:: DIRECTIVE ::
Write the listing out again, all of it, word for word.

--- begin ---

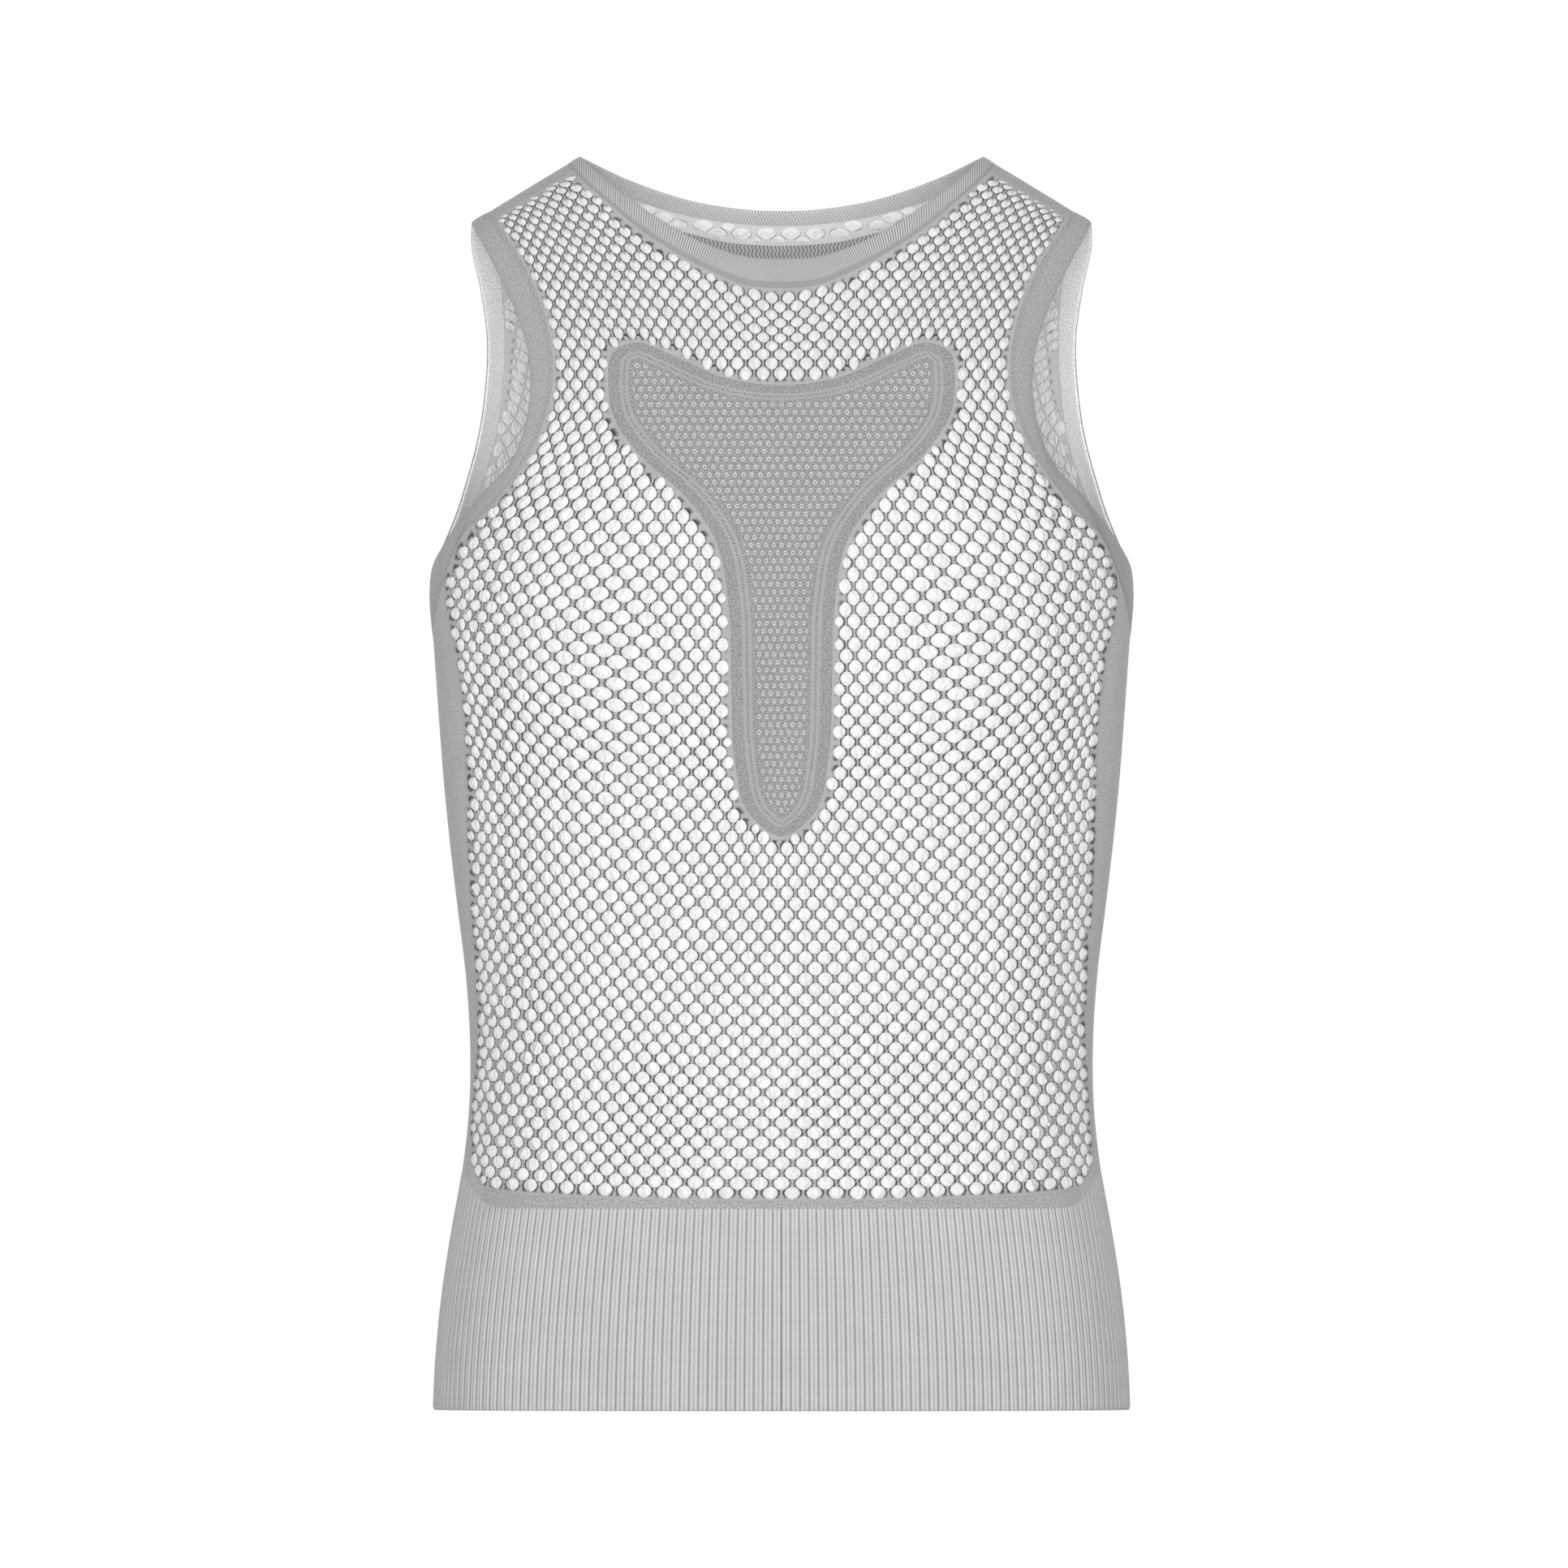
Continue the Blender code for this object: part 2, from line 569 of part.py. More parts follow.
def ribbed_hem(material):
    """The hem's ring: crests and gutters on its outer side, a plain inner side."""
    around = rib_angles(2 * RIBS)
    knots = rib_angles(HEM_KNOTS)
    tops = rib_top(knots)
    cells = np.arange(2 * RIBS) * HEM_KNOTS / (2 * RIBS)
    top = np.interp(cells, np.arange(HEM_KNOTS + 1), np.append(tops, tops[0])) - SEAM_GAP / 2 * MM
    share = np.linspace(0, 1, RIB_ROWS + 1)[:, None]
    height = top * (1 - share) + HEM_HEIGHT * MM * share
    crest = np.where(np.arange(2 * RIBS) % 2 == 0, RIB_HEIGHT / 2, -RIB_HEIGHT / 2) * MM
    flat_around = np.tile(around, RIB_ROWS + 1)
    base = surface(flat_around, height.reshape(-1))
    out = normals(base)
    outer = base + out * np.tile(crest, RIB_ROWS + 1)[:, None]
    inner = (base - out * (RIB_WALL + RIB_HEIGHT / 2) * MM).reshape(RIB_ROWS + 1, -1, 3)[:, ::2]
    outside = np.arange((RIB_ROWS + 1) * 2 * RIBS).reshape(RIB_ROWS + 1, -1)
    within = np.arange((RIB_ROWS + 1) * RIBS).reshape(RIB_ROWS + 1, -1) + outside.size
    nxt, nxt_in = np.roll(outside, -1, axis=1), np.roll(within, -1, axis=1)
    faces = np.stack([outside[:-1], outside[1:], nxt[1:], nxt[:-1]], axis=-1).reshape(-1, 4).tolist()
    faces += np.stack([within[:-1], nxt_in[:-1], nxt_in[1:], within[1:]], axis=-1).reshape(-1, 4).tolist()
    for row, flip in ((0, False), (RIB_ROWS, True)):
        first, gutter, second = outside[row, ::2], outside[row, 1::2], np.roll(outside[row, ::2], -1)
        rim = np.stack([within[row], first, gutter, second, nxt_in[row]], axis=-1)
        faces += (rim[:, ::-1] if flip else rim).tolist()
    add_object("hem_rib", np.concatenate([outer, inner.reshape(-1, 3)]), faces, material)


build()
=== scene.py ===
# %% [markdown]
# # A sleeveless base layer in open honeycomb knit
#
# The garment is filled out as when it is worn, with nobody in it: an open net front and back, a
# dense zone on the chest and another on the spine, plain side panels, knitted bands round the
# neck and the arms, and a deep ribbed hem. The imported solids are loaded first. They stay in the
# model, hidden, and every one of them is covered by a finer piece made here.

# %% Load the imported model
import math

import bpy
import numpy as np
from mathutils.geometry import delaunay_2d_cdt
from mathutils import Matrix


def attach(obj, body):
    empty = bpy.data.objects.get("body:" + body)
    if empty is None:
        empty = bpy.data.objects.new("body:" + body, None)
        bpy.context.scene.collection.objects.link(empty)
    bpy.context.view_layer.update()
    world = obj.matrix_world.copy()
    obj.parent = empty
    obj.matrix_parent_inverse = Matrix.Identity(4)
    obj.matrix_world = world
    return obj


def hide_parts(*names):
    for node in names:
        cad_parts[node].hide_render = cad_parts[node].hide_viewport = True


MM = 0.001
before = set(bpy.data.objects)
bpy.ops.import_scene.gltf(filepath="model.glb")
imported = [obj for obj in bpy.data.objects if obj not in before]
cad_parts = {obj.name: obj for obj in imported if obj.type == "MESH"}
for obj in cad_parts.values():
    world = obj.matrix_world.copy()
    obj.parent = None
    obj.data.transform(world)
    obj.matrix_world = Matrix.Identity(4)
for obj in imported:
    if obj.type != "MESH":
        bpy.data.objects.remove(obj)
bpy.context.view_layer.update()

# %% [markdown]
# ## One surface for the whole garment
#
# Cloth that is worn follows the body, so all the pieces lie on one smooth form. It could be
# sculpted, but then every seam would have to be fitted by hand. A formula is easier: each level
# is a rounded oval whose width and depth come from a short table, and towards the shoulders the
# depth closes like a rounded fold. A place is an angle around, from the centre front, and a height.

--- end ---

:: SOLUTION ::
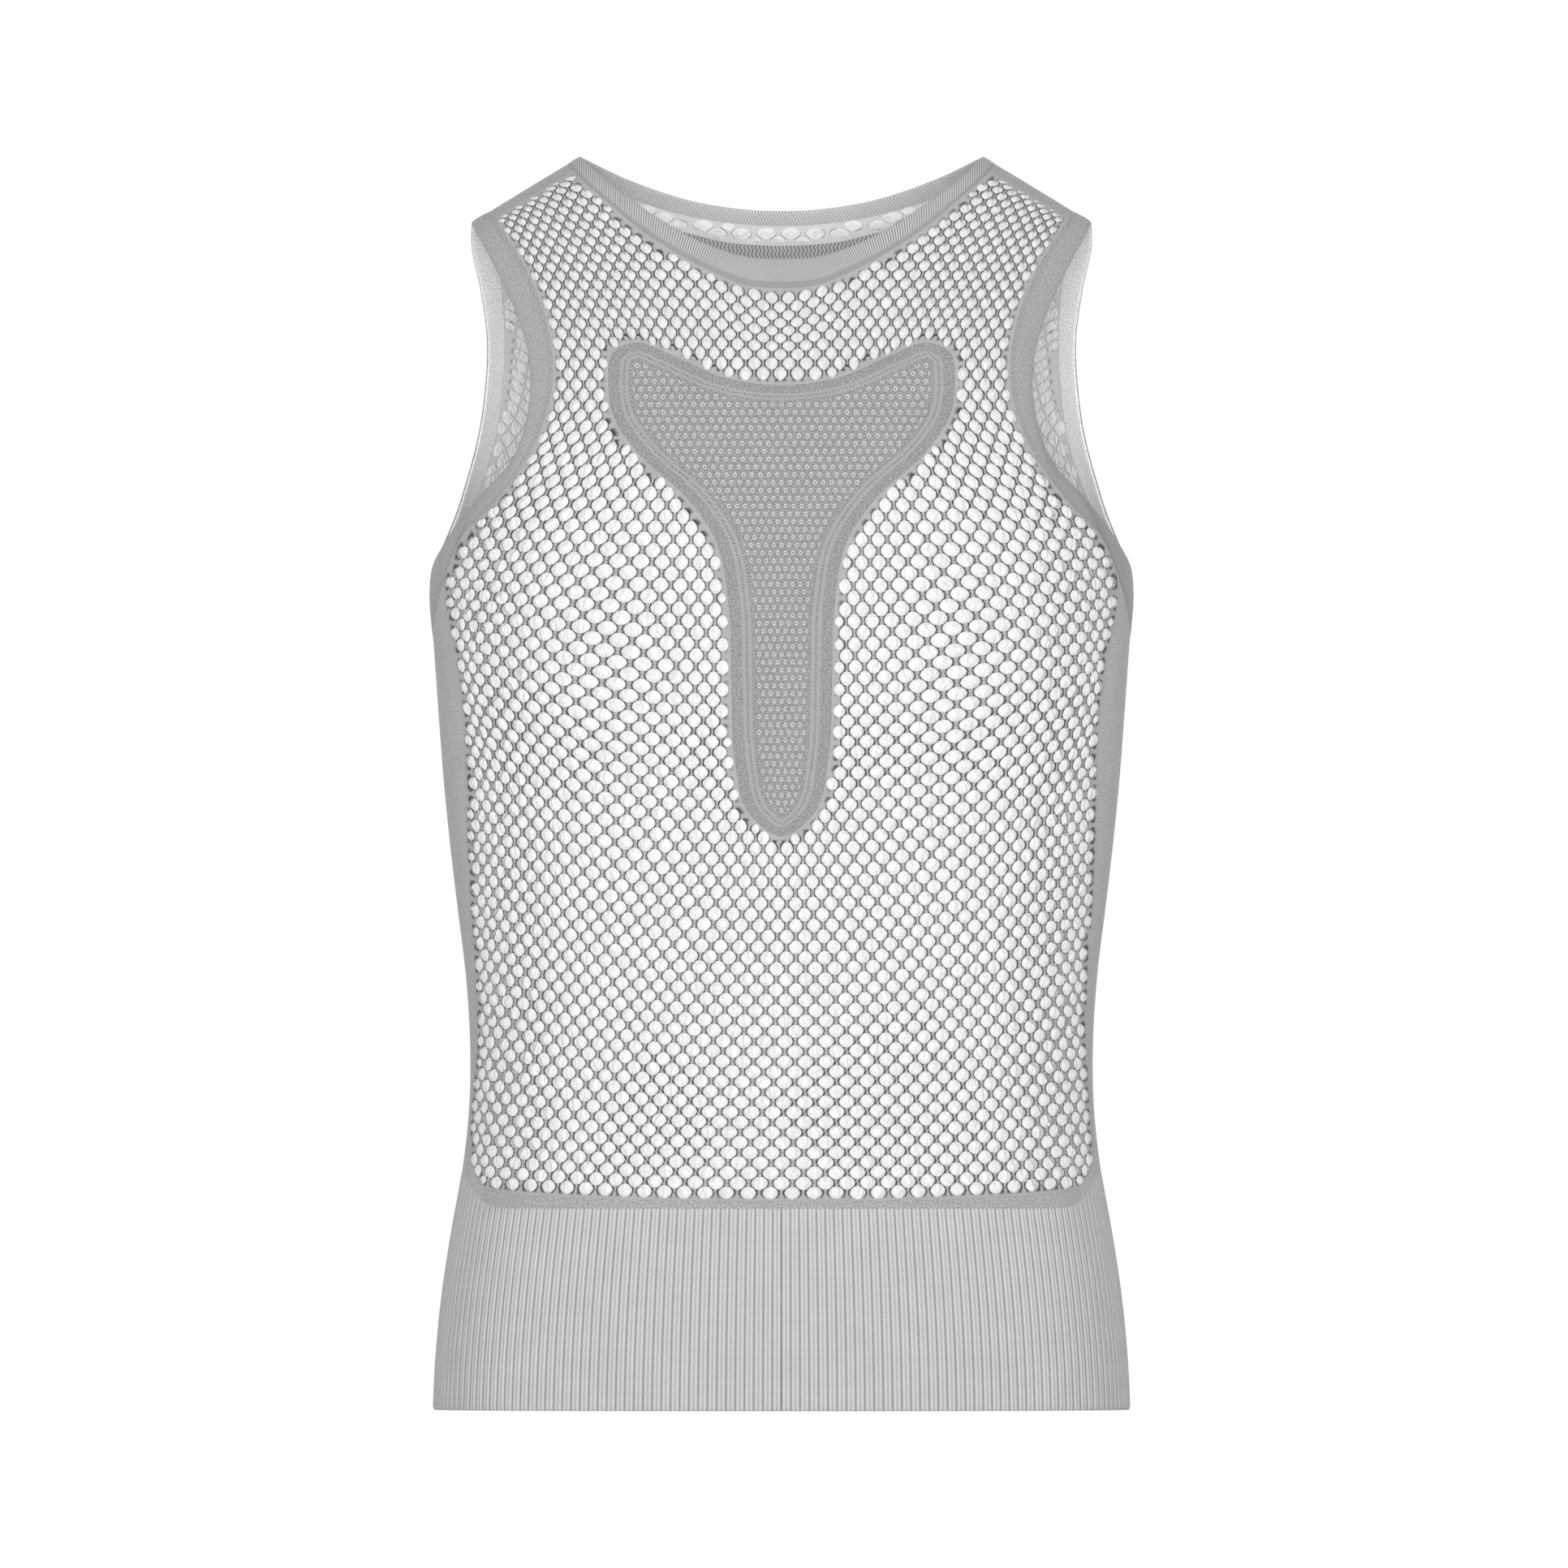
Continue the Blender code for this object: part 2, from line 569 of part.py. More parts follow.
def ribbed_hem(material):
    """The hem's ring: crests and gutters on its outer side, a plain inner side."""
    around = rib_angles(2 * RIBS)
    knots = rib_angles(HEM_KNOTS)
    tops = rib_top(knots)
    cells = np.arange(2 * RIBS) * HEM_KNOTS / (2 * RIBS)
    top = np.interp(cells, np.arange(HEM_KNOTS + 1), np.append(tops, tops[0])) - SEAM_GAP / 2 * MM
    share = np.linspace(0, 1, RIB_ROWS + 1)[:, None]
    height = top * (1 - share) + HEM_HEIGHT * MM * share
    crest = np.where(np.arange(2 * RIBS) % 2 == 0, RIB_HEIGHT / 2, -RIB_HEIGHT / 2) * MM
    flat_around = np.tile(around, RIB_ROWS + 1)
    base = surface(flat_around, height.reshape(-1))
    out = normals(base)
    outer = base + out * np.tile(crest, RIB_ROWS + 1)[:, None]
    inner = (base - out * (RIB_WALL + RIB_HEIGHT / 2) * MM).reshape(RIB_ROWS + 1, -1, 3)[:, ::2]
    outside = np.arange((RIB_ROWS + 1) * 2 * RIBS).reshape(RIB_ROWS + 1, -1)
    within = np.arange((RIB_ROWS + 1) * RIBS).reshape(RIB_ROWS + 1, -1) + outside.size
    nxt, nxt_in = np.roll(outside, -1, axis=1), np.roll(within, -1, axis=1)
    faces = np.stack([outside[:-1], outside[1:], nxt[1:], nxt[:-1]], axis=-1).reshape(-1, 4).tolist()
    faces += np.stack([within[:-1], nxt_in[:-1], nxt_in[1:], within[1:]], axis=-1).reshape(-1, 4).tolist()
    for row, flip in ((0, False), (RIB_ROWS, True)):
        first, gutter, second = outside[row, ::2], outside[row, 1::2], np.roll(outside[row, ::2], -1)
        rim = np.stack([within[row], first, gutter, second, nxt_in[row]], axis=-1)
        faces += (rim[:, ::-1] if flip else rim).tolist()
    add_object("hem_rib", np.concatenate([outer, inner.reshape(-1, 3)]), faces, material)


build()
=== scene.py ===
# %% [markdown]
# # A sleeveless base layer in open honeycomb knit
#
# The garment is filled out as when it is worn, with nobody in it: an open net front and back, a
# dense zone on the chest and another on the spine, plain side panels, knitted bands round the
# neck and the arms, and a deep ribbed hem. The imported solids are loaded first. They stay in the
# model, hidden, and every one of them is covered by a finer piece made here.

# %% Load the imported model
import math

import bpy
import numpy as np
from mathutils.geometry import delaunay_2d_cdt
from mathutils import Matrix


def attach(obj, body):
    empty = bpy.data.objects.get("body:" + body)
    if empty is None:
        empty = bpy.data.objects.new("body:" + body, None)
        bpy.context.scene.collection.objects.link(empty)
    bpy.context.view_layer.update()
    world = obj.matrix_world.copy()
    obj.parent = empty
    obj.matrix_parent_inverse = Matrix.Identity(4)
    obj.matrix_world = world
    return obj


def hide_parts(*names):
    for node in names:
        cad_parts[node].hide_render = cad_parts[node].hide_viewport = True


MM = 0.001
before = set(bpy.data.objects)
bpy.ops.import_scene.gltf(filepath="model.glb")
imported = [obj for obj in bpy.data.objects if obj not in before]
cad_parts = {obj.name: obj for obj in imported if obj.type == "MESH"}
for obj in cad_parts.values():
    world = obj.matrix_world.copy()
    obj.parent = None
    obj.data.transform(world)
    obj.matrix_world = Matrix.Identity(4)
for obj in imported:
    if obj.type != "MESH":
        bpy.data.objects.remove(obj)
bpy.context.view_layer.update()

# %% [markdown]
# ## One surface for the whole garment
#
# Cloth that is worn follows the body, so all the pieces lie on one smooth form. It could be
# sculpted, but then every seam would have to be fitted by hand. A formula is easier: each level
# is a rounded oval whose width and depth come from a short table, and towards the shoulders the
# depth closes like a rounded fold. A place is an angle around, from the centre front, and a height.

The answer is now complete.